Le 60e suicidé de France Télécom

lundi 30 mai 2011.
 

Rémy, 57 ans, salarié des télécoms depuis trente-trois ans, s’est immolé le 26 avril 2011 à 7 heures du matin dans un parking situé devant l’agence de Mérignac.

Rémy a choisi de se donner la mort dans un lieu public dédié aux voitures, engins emblématiques de notre modernité, de ses progrès techniques mais encore de ses catastrophes humaines. Quand les conditions de travail se font elles aussi de plus en plus déshumanisantes, les suicides en série des salariés sont des actes de désespoir et de révolte et constituent une affirmation de liberté là où ces conditions aliènent et asservissent jusqu’à faire disparaître les travailleurs en tant qu’humains. Le corps calciné de Rémy, méconnaissable, en est la signature, son immolation le fait disparaître comme le système de production de France Télécom l’a réduit à un simple segment technique de l’entreprise. La douleur de la perte d’un être cher pour sa famille, ses amis et collègues est sans doute à la mesure de la propre douleur subjective de celui qui a choisi de mourir.
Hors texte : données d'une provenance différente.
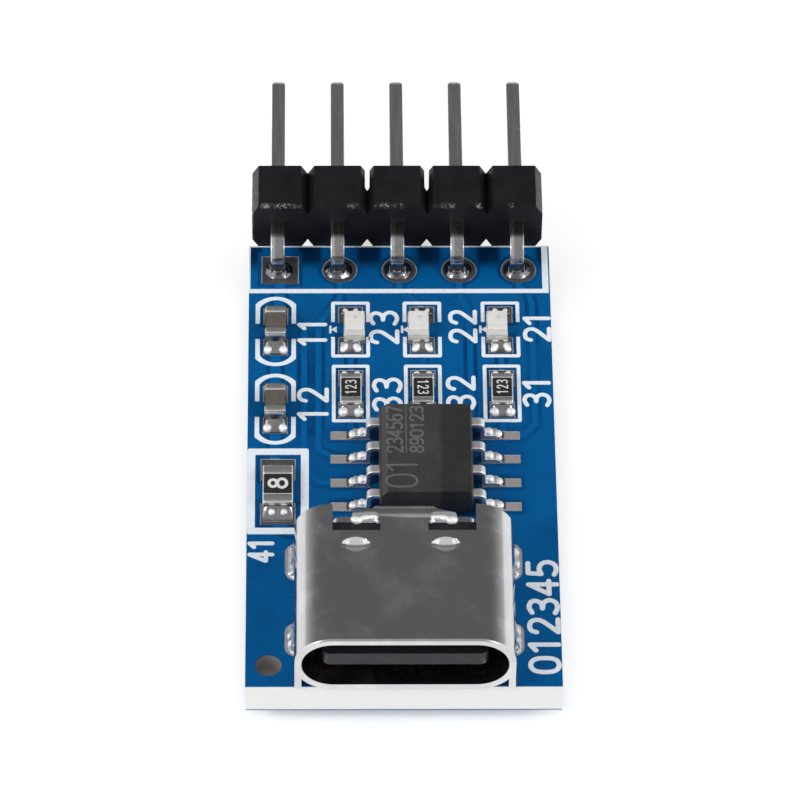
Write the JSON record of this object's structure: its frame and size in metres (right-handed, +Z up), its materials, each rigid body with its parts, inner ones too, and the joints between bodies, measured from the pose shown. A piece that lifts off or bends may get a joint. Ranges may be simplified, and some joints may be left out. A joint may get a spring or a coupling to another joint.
{
  "type": "serial adapter module",
  "caption": "Small blue circuit board that carries data between a reversible metal-shelled socket at one end and a right-angle pin header at the other, with a serial chip and indicator lights.",
  "frame": {"origin": "under the middle of the whole module, level with the tails of the header pins", "axes": "+Y from the socket towards the free ends of the header pins, +Z up out of the board's top, +X to the right seen from the socket"},
  "size_m": [0.0128, 0.032, 0.0058],
  "materials": {
    "board_fibreglass": "pale, slightly translucent, cut edges",
    "board_mask": "glossy blue coating",
    "board_tin": "tinned, dull bright",
    "board_copper": "copper under the blue coating",
    "legend_ink": "printed, slightly bluish",
    "housing_plastic": "moulded, satin",
    "pin_plating": "tinned square wire",
    "solder": "bright solder",
    "shell_steel": "nickel plated, mirror",
    "insulator_plastic": "moulded, satin",
    "contact_plating": "gold plated",
    "mid_plate_steel": "stamped",
    "chip_plastic": "moulded, fine matt",
    "lead_plating": "tinned",
    "die_silicon": "polished",
    "die_pad_copper": "stamped copper",
    "bond_gold": "drawn gold",
    "led_base_plastic": "laminate",
    "led_lens_resin": "milky clear resin",
    "led_die_crystal": "polished",
    "terminal_tin": "tinned ends",
    "resistor_ceramic": "white ceramic",
    "resistor_overcoat": "glossy black coat",
    "capacitor_ceramic": "brown-grey ceramic"
  },
  "bodies": {
    "root": {"board_bottom_mask": "board_mask", "board_core": "board_fibreglass", "board_legend": "legend_ink", "board_pads": "board_tin", "board_top_mask": "board_mask", "board_traces": "board_copper", "capacitor_1_ceramic": "capacitor_ceramic", "capacitor_1_end_caps": "terminal_tin", "capacitor_2_ceramic": "capacitor_ceramic", "capacitor_2_end_caps": "terminal_tin", "chip_body": "chip_plastic", "chip_bond_wires": "bond_gold", "chip_die": "die_silicon", "chip_die_pad": "die_pad_copper", "chip_left_leads": "lead_plating", "chip_right_leads": "lead_plating", "chip_solder": "solder", "fuse_ceramic": "resistor_ceramic", "fuse_end_caps": "terminal_tin", "fuse_overcoat": "resistor_overcoat", "header_housing": "housing_plastic", "header_pin_1": "pin_plating", "header_pin_2": "pin_plating", "header_pin_3": "pin_plating", "header_pin_4": "pin_plating", "header_pin_5": "pin_plating", "header_solder": "solder", "led_1_base": "led_base_plastic", "led_1_die": "led_die_crystal", "led_1_lands": "terminal_tin", "led_1_lens": "led_lens_resin", "led_2_base": "led_base_plastic", "led_2_die": "led_die_crystal", "led_2_lands": "terminal_tin", "led_2_lens": "led_lens_resin", "led_3_base": "led_base_plastic", "led_3_die": "led_die_crystal", "led_3_lands": "terminal_tin", "led_3_lens": "led_lens_resin", "resistor_1_ceramic": "resistor_ceramic", "resistor_1_end_caps": "terminal_tin", "resistor_1_overcoat": "resistor_overcoat", "resistor_2_ceramic": "resistor_ceramic", "resistor_2_end_caps": "terminal_tin", "resistor_2_overcoat": "resistor_overcoat", "resistor_3_ceramic": "resistor_ceramic", "resistor_3_end_caps": "terminal_tin", "resistor_3_overcoat": "resistor_overcoat", "small_part_solder": "solder", "socket_insulator": "insulator_plastic", "socket_leg_solder": "solder", "socket_lower_contacts": "contact_plating", "socket_mid_plate": "mid_plate_steel", "socket_shell": "shell_steel", "socket_tail_solder": "solder", "socket_upper_contacts": "contact_plating"}
  },
  "joints": []
}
Plus personne aujourd’hui n’ose considérer ces suicides comme fous ou absurdes, la logique managériale d’entreprise et son objectif de rentabilité économique immédiate dont l’évaluation en est le maître mot génèrent de la souffrance au travail. Les piètres traitements apportés sont tout aussi sidérants  : repérage des risques psychosociaux, cellules psychologiques, cellules antistress, débriefing… Repérer les sujets dits fragiles et espérer les remettre dans la course ou, mieux encore, les éjecter, ne sont en rien des solutions. Intéressons-nous plutôt au témoignage de Rémy dans sa lettre ouverte de l’automne 2009, adressée à son « employeur et actionnaire principal », « Monsieur le Président du CN HSCT », où il crie son ras-le-bol pour conclure sur « sa solution », « le suicide ». Rémy y dénonce une organisation du travail que l’on lit encadrée par un langage fait d’acronymes, HSCT, Sarbox, PABX, Codir, N +2, N +1 et autres N – 1. En deux clics, pas plus, le lecteur trouvera sur internet leur définition. Mais où est passé le travailleur et son métier dans ce langage technique  ? Langage de soumission, ne sert-il pas plutôt à faire passer le salarié d’un emploi à un autre au gré des tendances managériales du moment  ? L’un des derniers emplois occupés par Rémy était celui de « préventeur », nouveau mot pour une nouvelle activité, aussi vaine que vide, celle de « spécialiste de la prévention routière ou de la prévention des accidents du travail ».

Au lieu d’introduire du médical dans la compréhension de ces malheurs qui nous arrivent, ne devrait-on pas plutôt nous demander si ces techniques développées en système informatique, cette technicisation du langage et de la vie, favorisant de surcroît la gestion économique de toutes nos activités dans une logique de rentabilité, ne nous envahissent pas telles ces métastases cancéreuses dont on sait qu’elles finiront par tuer le malade  ? Dans cette invasion absurde d’un tissu sain par un tissu malin, la promotion des salariés peut s’accompagner d’une dévalorisation du travail et la perte du sens du métier est cruellement ressentie, tel un deuil sans fin qui s’accomplit dans la mélancolie et le suicide.

Par Marie-José Del Volgo, Directrice de recherches en psychopathologie clinique et psychanalyse à l’Université d’Aix-Marseille, maître de conférences.